● RECORD SET:
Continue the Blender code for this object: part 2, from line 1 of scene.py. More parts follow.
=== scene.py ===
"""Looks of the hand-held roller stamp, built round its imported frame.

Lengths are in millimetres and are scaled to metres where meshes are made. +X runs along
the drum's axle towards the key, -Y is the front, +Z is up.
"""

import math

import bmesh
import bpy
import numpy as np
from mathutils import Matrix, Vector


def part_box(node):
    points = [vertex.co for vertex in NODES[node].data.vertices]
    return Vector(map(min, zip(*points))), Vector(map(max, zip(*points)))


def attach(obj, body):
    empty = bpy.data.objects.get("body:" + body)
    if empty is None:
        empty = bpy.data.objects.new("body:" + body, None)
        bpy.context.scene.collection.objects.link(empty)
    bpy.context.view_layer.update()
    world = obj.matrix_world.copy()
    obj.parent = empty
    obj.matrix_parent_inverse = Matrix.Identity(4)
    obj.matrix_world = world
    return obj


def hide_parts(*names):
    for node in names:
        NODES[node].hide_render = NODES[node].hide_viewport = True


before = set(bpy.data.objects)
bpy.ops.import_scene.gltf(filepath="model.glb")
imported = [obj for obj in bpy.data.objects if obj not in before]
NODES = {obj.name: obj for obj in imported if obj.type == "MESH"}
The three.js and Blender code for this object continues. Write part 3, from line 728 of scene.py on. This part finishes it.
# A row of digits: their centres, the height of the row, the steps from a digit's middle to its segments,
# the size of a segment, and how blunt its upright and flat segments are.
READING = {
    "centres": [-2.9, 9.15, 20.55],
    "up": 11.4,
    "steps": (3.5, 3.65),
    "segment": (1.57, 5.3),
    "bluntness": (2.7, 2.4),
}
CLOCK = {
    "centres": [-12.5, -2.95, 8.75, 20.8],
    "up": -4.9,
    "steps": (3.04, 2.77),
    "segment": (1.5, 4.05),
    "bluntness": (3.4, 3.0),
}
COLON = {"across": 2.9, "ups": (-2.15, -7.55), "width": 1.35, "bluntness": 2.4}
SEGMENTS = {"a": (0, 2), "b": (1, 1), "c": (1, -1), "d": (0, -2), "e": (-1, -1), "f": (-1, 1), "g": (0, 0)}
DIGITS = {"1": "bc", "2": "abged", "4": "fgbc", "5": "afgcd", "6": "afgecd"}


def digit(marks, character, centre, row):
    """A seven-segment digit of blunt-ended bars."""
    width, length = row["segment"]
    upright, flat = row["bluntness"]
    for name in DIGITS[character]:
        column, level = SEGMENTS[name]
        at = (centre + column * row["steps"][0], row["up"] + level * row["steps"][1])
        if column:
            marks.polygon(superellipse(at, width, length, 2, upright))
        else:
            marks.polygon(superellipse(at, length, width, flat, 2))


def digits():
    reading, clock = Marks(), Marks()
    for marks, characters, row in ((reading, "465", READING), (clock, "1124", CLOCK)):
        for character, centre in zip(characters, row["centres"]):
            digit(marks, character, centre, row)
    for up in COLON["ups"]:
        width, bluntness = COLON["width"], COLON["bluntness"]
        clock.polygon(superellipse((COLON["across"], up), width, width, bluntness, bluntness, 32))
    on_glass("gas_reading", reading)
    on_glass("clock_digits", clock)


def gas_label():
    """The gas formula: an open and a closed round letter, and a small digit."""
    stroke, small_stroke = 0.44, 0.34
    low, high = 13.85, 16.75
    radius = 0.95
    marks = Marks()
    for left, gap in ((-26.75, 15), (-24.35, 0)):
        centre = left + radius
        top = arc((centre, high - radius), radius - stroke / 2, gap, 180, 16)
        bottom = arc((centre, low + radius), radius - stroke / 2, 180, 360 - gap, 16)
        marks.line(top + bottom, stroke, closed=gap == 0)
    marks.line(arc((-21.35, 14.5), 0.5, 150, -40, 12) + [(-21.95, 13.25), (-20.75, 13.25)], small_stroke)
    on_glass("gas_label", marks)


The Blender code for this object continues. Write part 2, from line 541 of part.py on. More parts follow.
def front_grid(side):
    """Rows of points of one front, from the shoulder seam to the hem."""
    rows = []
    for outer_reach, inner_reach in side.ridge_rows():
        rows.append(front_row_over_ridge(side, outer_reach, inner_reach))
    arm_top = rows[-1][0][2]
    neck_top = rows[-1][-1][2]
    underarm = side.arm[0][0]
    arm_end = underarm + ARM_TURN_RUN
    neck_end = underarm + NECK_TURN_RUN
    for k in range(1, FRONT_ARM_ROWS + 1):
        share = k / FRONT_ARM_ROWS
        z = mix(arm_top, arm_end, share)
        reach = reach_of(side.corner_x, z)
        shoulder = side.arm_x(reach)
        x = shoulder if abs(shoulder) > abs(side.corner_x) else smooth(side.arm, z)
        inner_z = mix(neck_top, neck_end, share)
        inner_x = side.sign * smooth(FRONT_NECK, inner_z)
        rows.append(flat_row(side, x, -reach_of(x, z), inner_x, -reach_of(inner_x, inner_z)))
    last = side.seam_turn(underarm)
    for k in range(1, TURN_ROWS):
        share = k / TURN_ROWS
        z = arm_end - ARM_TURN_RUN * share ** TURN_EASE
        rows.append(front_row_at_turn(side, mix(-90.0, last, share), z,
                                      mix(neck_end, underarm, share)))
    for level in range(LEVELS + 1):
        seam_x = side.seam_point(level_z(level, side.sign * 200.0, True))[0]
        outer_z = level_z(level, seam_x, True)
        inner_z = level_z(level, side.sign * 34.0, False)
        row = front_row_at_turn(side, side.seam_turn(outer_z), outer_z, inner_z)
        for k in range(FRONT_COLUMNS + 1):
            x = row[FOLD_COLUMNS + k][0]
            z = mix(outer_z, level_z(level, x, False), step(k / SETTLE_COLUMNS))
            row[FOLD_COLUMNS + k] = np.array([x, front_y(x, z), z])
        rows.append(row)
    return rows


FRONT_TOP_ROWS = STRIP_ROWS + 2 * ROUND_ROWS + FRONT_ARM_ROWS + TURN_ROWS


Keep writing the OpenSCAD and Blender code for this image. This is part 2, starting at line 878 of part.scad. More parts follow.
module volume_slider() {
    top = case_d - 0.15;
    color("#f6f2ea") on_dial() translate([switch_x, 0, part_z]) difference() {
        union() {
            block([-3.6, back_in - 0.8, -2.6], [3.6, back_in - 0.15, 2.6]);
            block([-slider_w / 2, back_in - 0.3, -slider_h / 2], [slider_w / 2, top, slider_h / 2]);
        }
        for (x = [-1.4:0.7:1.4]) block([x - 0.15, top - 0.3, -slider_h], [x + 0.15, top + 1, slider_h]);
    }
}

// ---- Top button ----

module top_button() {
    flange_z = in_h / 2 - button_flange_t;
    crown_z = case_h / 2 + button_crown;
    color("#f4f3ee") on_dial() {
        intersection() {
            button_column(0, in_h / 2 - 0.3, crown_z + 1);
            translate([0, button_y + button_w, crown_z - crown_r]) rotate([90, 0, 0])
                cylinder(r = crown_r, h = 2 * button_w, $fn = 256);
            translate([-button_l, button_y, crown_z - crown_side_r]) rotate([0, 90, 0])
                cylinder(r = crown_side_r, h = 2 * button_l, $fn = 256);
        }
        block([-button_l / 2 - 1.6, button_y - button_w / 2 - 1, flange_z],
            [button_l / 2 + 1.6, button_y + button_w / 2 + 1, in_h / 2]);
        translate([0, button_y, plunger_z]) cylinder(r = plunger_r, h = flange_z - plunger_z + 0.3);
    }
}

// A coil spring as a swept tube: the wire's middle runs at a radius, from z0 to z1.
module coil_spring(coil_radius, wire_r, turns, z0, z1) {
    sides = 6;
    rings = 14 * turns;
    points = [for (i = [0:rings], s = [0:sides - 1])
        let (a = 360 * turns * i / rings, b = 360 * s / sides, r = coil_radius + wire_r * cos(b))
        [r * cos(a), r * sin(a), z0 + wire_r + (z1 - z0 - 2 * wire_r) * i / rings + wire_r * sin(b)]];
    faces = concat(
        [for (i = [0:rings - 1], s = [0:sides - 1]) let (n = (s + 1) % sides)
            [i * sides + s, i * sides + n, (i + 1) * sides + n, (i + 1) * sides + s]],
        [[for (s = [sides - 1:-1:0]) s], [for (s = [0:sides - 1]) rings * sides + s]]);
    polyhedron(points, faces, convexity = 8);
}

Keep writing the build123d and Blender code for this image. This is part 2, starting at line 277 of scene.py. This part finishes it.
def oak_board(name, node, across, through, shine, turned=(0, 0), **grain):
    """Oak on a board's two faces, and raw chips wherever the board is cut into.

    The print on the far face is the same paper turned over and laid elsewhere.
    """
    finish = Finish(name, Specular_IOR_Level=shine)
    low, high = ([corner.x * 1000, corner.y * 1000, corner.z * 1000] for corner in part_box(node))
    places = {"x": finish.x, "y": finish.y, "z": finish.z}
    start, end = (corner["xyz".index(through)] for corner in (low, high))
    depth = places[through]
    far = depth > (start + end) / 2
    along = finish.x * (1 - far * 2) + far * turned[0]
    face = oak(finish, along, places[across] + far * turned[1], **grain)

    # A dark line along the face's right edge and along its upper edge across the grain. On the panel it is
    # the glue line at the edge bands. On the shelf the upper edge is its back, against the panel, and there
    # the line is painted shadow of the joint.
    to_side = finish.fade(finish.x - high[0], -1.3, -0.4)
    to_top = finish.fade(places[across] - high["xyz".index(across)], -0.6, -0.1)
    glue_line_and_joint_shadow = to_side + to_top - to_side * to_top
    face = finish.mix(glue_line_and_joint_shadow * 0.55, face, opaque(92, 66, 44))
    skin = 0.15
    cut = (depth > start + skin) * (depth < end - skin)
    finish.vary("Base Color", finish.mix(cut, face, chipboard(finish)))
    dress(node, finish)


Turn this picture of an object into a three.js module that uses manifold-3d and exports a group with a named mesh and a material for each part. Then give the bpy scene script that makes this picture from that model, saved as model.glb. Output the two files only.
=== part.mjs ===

● EXERCISE OBJECTIVE: Of the lines above, extract only those from the line with "for node in" to the line with "imported = [obj", both included, exactly as written.

● OUTPUT OF THE TASK:
    for node in names:
        NODES[node].hide_render = NODES[node].hide_viewport = True


before = set(bpy.data.objects)
bpy.ops.import_scene.gltf(filepath="model.glb")
imported = [obj for obj in bpy.data.objects if obj not in before]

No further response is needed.